Management repeatedly emphasized Arrow’s focus on higher-margin value-added services, including supply chain services, engineering and design services, integration services and demand creation.

Austen said traditional distribution remains “the engine” of the company, but Arrow is seeking to expand margins by building value-added offerings around that core. He said value-added services and especially supply chain services made a meaningful contribution to first-quarter operating income.

Agrawal said value-added services represented about 30% of operating income generated by Arrow’s business areas last year and remained a significant contributor to the bottom line in the first quarter, though the percentage “probably ticked down just a little bit” because of overall business growth.

During the question-and-answer session, Austen said one hyperscaler accelerated a data center build into the first quarter, contributing higher-than-expected revenue in Arrow’s supply chain services business. Agrawal said the company expects supply chain services to return to a more normal profit level in the second quarter, while still remaining a meaningful contributor.

Net working capital declined sequentially by approximately $490 million to $6.9 billion. Inventory increased sequentially by approximately $640 million to $5.7 billion, with nearly half of the build related to data center activity within Arrow Intelligent Solutions. Agrawal said that offering helps customers design, build and test compute and storage infrastructure for AI workloads and is margin accretive for Arrow.

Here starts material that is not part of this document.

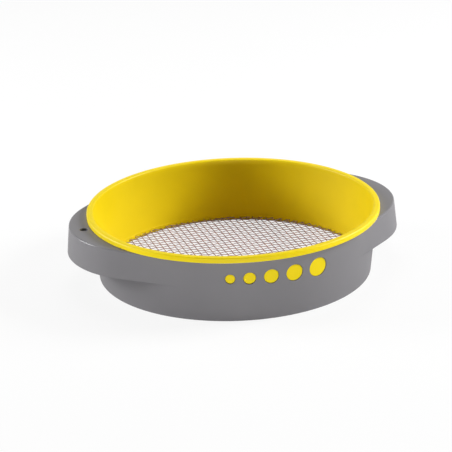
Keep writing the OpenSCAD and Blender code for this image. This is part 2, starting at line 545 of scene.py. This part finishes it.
def wall_disc(name, centre_z, angle, loops):
    """A round solid that points out through the front wall. Each loop is a radius and a surface,
    which gives the distance from the sieve's axis at a height, so that it follows the curved wall"""
    widest, face = loops[0]
    first_radius = widest / 3

    def lay(radius, surface):
        def place(co):
            across = Vector((co.x, co.z - centre_z))
            across = across.normalized() * radius if across.length > MERGE else across
            z = centre_z + across.y
            return Vector((across.x, -math.sqrt(surface(z) ** 2 - across.x**2), z))

        return place

    def off_centre(vertex):
        return math.hypot(vertex.co.x, vertex.co.z - centre_z) > MERGE

    piece = circle(
        name, DISC_SIDES, first_radius, (0, 0, centre_z),
        rotation=(math.pi / 2, 0, 0), fill_type="TRIFAN",
    )
    with edit_mode(piece):
        select_all()
        move(piece, lay(first_radius, face))
        select_where(piece, "VERT", off_centre)
        for radius, surface in [(widest * 2 / 3, face), *loops]:
            extrude()
            move(piece, lay(radius, surface))
        bpy.ops.mesh.edge_face_add()
        bpy.ops.mesh.poke()
        close_up()
        turn_by(angle)
    return piece


def window_cutter(shell, windows, size, angle):
    """What is cut out of the wall for a window, with a rounded outer edge"""
    overrun = 0.08 * MM
    depth = 1.0 * MM
    edge = windows.edge
    loops = [(size / 2 + edge + overrun, lambda z: shell.outer(z) + overrun)]
    for inset, drop in edge_arc(edge)[1:]:
        loops.append((size / 2 + inset, lambda z, drop=drop: shell.outer(z) - drop))
    loops.append((size / 2, lambda z: shell.inner(z) - depth))
    return wall_disc("window", shell.height - windows.drop, angle, loops)


def hole_cutter(shell):
    """What is cut out of a grip's top plate for the hanging hole, with rounded edges"""
    overrun = 0.1 * MM
    edge = shell.edge
    radius = shell.hole / 2
    top = shell.height
    roof = top - shell.plate
    stack = [(radius + edge + overrun, top + overrun)]
    stack += [(radius + inset, top - drop) for inset, drop in edge_arc(edge)[1:]]
    stack += [(radius + inset, roof + rise) for inset, rise in reversed(edge_arc(edge)[1:])]
    stack += [(radius + edge + overrun, roof - overrun)]
    piece = circle("hole", DISC_SIDES, stack[0][0], (0, 0, stack[0][1]), fill_type="NGON")
    with edit_mode(piece):
        select_all()
        for (wide, z), (next_wide, next_z) in zip(stack, stack[1:]):
            extrude((0, 0, next_z - z))
            widen(wide, next_wide)
        close_up()
        bpy.ops.transform.translate(value=(-(RIM_RADIUS + shell.hole_offset), 0, 0))
    return piece


def bowl_radii(sieve):
    """The bowl's inner radius by height, and the radius of the opening that the mesh closes"""
    shell = sieve.shell
    bowl = sieve.bowl
    foot_top = bowl.foot_z + bowl.foot
    top_radius = shell.inner(shell.height) - bowl.fit - bowl.wall
    low_radius = shell.inner(foot_top) - bowl.skin_gap - bowl.wall
    slope = (top_radius - low_radius) / (shell.height - foot_top)

    def inner(z):
        return top_radius - slope * (shell.height - z)

    return inner, low_radius - bowl.foot_step


def model_shell(sieve):
    """The grey shell"""
    shell = sieve.shell
    bowl = sieve.bowl
    inner = bowl_radii(sieve)[0]
    lug_z = bowl.foot_z + bowl.foot + bowl.fit
    piece = shell_body(shell)
    combine(piece, snap_lugs(shell, inner(lug_z) + bowl.wall + bowl.fit, lug_z), "UNION")
    cutters = [
        window_cutter(shell, sieve.windows, size, angle)
        for size, angle in sieve.windows.places(shell)
    ]
    combine(piece, join([*cutters, hole_cutter(shell)]), "DIFFERENCE")
    smooth(piece)
    return piece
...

Return on working capital rose 11.8 percentage points year-over-year to 23.1%, while return on invested capital increased 7 percentage points to 13.4%. Working capital as a percentage of sales declined to approximately 18%, and cash conversion decreased by 16 days year-over-year.

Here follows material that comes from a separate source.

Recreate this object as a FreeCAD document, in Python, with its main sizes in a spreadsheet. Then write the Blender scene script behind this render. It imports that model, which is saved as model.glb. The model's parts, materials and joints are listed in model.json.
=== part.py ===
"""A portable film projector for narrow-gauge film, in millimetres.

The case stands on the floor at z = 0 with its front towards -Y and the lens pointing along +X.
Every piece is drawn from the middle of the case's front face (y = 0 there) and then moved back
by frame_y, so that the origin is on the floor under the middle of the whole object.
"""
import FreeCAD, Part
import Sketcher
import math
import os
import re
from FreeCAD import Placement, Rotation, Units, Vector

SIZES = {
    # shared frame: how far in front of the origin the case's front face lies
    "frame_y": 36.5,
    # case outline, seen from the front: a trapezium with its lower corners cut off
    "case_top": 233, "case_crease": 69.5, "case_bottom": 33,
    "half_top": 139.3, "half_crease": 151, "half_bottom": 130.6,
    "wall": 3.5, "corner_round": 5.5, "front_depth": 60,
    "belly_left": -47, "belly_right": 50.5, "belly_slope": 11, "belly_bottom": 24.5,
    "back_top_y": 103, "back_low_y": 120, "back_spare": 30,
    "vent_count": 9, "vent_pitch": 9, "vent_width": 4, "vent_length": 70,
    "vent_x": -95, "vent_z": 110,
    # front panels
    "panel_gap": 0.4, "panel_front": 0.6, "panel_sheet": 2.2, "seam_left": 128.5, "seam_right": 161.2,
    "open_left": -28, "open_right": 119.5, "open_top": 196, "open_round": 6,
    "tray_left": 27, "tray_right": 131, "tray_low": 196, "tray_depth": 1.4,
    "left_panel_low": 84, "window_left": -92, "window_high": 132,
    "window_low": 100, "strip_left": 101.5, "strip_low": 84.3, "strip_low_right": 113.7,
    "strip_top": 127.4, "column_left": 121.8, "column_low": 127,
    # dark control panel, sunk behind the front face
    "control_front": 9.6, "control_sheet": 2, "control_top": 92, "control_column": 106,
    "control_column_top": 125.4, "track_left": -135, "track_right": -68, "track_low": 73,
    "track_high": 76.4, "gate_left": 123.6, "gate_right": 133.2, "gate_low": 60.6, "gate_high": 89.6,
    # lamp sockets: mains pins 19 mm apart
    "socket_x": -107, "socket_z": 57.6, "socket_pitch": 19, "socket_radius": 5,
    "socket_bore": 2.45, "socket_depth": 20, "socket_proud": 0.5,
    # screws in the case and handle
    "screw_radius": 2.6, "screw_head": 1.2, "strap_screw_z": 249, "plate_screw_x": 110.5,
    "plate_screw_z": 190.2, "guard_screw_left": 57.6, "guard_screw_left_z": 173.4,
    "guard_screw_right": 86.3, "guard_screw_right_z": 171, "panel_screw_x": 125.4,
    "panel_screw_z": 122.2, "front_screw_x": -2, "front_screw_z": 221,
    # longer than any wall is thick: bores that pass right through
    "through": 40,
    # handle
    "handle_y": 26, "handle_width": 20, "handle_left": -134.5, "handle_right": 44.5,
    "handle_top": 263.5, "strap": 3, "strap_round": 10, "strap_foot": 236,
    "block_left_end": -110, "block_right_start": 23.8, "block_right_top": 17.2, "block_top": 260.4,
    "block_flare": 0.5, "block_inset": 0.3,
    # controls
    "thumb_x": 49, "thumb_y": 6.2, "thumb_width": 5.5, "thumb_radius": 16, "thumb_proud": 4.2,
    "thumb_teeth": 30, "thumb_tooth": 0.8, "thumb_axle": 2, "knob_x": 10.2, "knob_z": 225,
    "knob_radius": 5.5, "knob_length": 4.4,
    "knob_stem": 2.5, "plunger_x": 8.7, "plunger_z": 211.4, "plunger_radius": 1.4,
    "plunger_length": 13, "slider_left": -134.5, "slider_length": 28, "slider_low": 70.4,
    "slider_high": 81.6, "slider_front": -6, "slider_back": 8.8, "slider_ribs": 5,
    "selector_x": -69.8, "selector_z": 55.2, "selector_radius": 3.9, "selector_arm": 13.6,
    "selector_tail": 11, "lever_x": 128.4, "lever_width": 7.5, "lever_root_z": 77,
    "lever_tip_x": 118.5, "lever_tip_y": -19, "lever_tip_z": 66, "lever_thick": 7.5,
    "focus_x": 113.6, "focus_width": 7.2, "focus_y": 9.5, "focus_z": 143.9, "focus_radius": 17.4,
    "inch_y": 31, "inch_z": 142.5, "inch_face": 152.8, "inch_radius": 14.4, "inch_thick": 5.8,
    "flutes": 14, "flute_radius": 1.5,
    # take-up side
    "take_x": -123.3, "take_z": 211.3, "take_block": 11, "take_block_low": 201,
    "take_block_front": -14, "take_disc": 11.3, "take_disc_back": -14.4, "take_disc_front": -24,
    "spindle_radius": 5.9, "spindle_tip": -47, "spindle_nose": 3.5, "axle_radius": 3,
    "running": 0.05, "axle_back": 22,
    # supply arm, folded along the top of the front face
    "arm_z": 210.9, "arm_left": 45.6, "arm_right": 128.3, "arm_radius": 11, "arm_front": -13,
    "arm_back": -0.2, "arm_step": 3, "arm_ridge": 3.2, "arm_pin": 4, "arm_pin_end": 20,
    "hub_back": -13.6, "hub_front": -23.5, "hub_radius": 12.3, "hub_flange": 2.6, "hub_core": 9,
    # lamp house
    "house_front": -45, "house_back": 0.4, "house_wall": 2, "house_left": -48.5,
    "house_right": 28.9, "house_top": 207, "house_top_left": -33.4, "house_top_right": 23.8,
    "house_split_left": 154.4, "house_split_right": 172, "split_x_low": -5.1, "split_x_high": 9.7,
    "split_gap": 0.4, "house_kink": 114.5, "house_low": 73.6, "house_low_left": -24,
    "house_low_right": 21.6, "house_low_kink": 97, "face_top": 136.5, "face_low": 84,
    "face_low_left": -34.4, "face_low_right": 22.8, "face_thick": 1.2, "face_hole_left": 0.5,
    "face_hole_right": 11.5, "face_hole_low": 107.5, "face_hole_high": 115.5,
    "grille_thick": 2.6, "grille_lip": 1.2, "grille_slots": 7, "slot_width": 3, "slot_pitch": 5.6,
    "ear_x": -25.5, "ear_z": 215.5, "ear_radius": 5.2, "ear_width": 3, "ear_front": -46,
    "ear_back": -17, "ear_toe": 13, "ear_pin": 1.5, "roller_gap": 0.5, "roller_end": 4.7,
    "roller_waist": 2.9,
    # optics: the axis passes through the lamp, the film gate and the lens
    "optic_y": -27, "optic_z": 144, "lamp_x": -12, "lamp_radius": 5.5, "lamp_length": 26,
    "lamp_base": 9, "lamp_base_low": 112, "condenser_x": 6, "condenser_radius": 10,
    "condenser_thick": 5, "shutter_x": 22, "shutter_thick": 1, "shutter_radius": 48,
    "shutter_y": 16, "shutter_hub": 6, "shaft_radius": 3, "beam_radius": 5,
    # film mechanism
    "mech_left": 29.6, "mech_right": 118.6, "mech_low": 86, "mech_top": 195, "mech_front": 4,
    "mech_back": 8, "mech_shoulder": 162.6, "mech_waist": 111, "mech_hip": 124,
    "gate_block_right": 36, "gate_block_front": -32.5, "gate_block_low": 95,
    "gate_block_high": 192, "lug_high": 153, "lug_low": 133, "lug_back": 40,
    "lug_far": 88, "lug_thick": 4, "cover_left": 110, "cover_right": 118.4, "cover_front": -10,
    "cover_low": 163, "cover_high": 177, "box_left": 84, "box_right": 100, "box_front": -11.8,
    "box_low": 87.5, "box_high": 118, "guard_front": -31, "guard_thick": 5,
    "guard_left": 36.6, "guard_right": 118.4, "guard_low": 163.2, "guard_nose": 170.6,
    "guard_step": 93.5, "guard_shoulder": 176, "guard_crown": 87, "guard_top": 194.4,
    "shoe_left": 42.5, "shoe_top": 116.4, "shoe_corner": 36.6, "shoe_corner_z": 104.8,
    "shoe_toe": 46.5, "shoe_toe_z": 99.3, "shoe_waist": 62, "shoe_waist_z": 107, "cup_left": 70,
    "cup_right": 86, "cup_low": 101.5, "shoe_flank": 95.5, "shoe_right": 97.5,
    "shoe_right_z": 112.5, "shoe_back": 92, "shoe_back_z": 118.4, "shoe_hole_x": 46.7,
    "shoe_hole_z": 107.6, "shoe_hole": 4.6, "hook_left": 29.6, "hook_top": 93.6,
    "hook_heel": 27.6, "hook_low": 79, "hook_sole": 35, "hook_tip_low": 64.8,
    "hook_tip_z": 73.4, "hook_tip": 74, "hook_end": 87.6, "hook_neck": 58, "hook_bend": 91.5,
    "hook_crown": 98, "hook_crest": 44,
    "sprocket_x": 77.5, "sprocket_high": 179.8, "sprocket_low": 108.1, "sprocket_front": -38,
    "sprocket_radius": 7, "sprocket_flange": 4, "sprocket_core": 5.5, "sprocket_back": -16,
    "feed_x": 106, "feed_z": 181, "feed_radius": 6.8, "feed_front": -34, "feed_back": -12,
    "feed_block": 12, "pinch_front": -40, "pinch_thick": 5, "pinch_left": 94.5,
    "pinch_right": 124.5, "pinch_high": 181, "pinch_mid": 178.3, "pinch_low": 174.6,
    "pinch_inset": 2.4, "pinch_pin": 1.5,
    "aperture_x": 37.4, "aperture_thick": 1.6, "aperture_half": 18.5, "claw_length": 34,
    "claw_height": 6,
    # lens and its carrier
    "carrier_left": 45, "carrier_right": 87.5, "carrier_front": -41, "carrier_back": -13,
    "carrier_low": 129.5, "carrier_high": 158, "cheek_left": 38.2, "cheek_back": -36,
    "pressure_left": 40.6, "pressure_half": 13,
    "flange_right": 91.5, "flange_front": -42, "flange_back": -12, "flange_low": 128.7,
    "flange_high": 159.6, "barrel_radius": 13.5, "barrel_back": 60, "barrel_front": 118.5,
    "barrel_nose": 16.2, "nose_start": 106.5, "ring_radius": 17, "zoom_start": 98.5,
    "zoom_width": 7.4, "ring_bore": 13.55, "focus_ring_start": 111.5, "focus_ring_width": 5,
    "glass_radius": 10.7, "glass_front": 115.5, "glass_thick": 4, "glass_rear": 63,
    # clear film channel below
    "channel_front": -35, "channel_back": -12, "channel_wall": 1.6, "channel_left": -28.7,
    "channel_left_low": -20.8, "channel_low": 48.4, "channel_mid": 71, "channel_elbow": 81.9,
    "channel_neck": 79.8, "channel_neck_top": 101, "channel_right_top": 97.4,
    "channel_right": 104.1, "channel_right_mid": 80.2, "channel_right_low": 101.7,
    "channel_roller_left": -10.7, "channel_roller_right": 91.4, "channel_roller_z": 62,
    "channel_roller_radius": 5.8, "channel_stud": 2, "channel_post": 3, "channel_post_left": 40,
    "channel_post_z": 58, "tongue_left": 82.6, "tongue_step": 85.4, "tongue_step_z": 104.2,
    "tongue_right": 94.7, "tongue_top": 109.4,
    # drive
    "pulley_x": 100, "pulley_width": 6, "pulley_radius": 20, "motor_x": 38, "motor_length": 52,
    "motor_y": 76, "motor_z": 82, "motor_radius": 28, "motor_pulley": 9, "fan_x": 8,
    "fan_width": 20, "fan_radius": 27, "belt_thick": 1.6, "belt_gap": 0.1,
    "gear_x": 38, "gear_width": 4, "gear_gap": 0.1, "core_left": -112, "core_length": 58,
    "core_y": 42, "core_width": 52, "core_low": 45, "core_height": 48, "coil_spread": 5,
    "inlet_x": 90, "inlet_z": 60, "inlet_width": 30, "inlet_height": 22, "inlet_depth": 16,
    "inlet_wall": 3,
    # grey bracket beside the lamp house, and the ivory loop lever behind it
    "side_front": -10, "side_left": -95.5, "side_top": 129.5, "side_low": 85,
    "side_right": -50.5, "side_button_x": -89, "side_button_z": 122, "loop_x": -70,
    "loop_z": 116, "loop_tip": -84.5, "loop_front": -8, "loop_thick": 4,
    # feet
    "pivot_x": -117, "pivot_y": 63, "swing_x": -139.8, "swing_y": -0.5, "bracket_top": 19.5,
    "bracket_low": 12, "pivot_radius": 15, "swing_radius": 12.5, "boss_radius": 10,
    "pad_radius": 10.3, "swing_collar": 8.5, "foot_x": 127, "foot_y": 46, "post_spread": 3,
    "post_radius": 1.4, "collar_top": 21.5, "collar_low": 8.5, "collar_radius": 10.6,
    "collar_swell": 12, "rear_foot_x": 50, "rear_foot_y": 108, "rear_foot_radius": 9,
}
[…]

Cash flow from operating activities was $700 million, aided by the timing of cash flows in supply chain services. Agrawal said that timing could partially reverse over the balance of the year. Gross balance sheet debt declined sequentially by $619 million to $2.5 billion, and the company repurchased $25 million of shares during the quarter.

For the second quarter, Arrow guided for total sales between $9.15 billion and $9.75 billion, representing 25% year-over-year growth at the midpoint. The company expects Global Components sales between $6.8 billion and $7.2 billion, up 5% sequentially at the midpoint. ECS sales are expected between $2.35 billion and $2.55 billion, up 7% year-over-year at the midpoint.

Arrow forecast a tax rate of 23% to 25%, interest expense of approximately $60 million and non-GAAP diluted EPS between $4.32 and $4.52.

Agrawal said the company expects Global Components to perform at or above seasonal trends in all regions for the remainder of the year, though Asia is expected to be seasonally strong in the second quarter and operates at a lower margin than other regions. He also said operating expenses will be affected beginning in the second quarter by annual compensation increases.

Management addressed investor questions about whether demand reflected pull-ins or double ordering. Austen said Arrow monitors customer order flows and investigates unusual order patterns. He said the company does not currently see customers double ordering. Rick Marano, president of Global Components, said customers appear to be planning buffer inventories in response to gradually increasing lead times, while Agrawal said the revenue growth in components was driven by unit volume rather than pricing.

Austen also said Arrow does not resell CPUs or GPUs. Regarding ECS, management said hardware represents 25% of revenue, and compute is only a fraction of that total.

Separately, Austen said the board’s search for a permanent CEO is ongoing and that Arrow will update the market when an appointment is ready to be announced. He also said the leadership team’s 2026 compensation will be tied to relative total shareholder return.

Arrow Electronics (NYSE: ARW) is a global provider of products, services and solutions to industrial and commercial users of electronic components and enterprise computing solutions. The company offers a broad portfolio of semiconductors, passives, connectors, electromechanical devices and embedded solutions, serving customers across diverse end markets including automotive, communications, computing, aerospace, defense and healthcare. Through its extensive supplier relationships, Arrow enables design engineers to identify and procure components required for the development of new electronic systems and devices.

In addition to component distribution, Arrow delivers value-added services such as design engineering support, supply chain management, global logistics and technical training.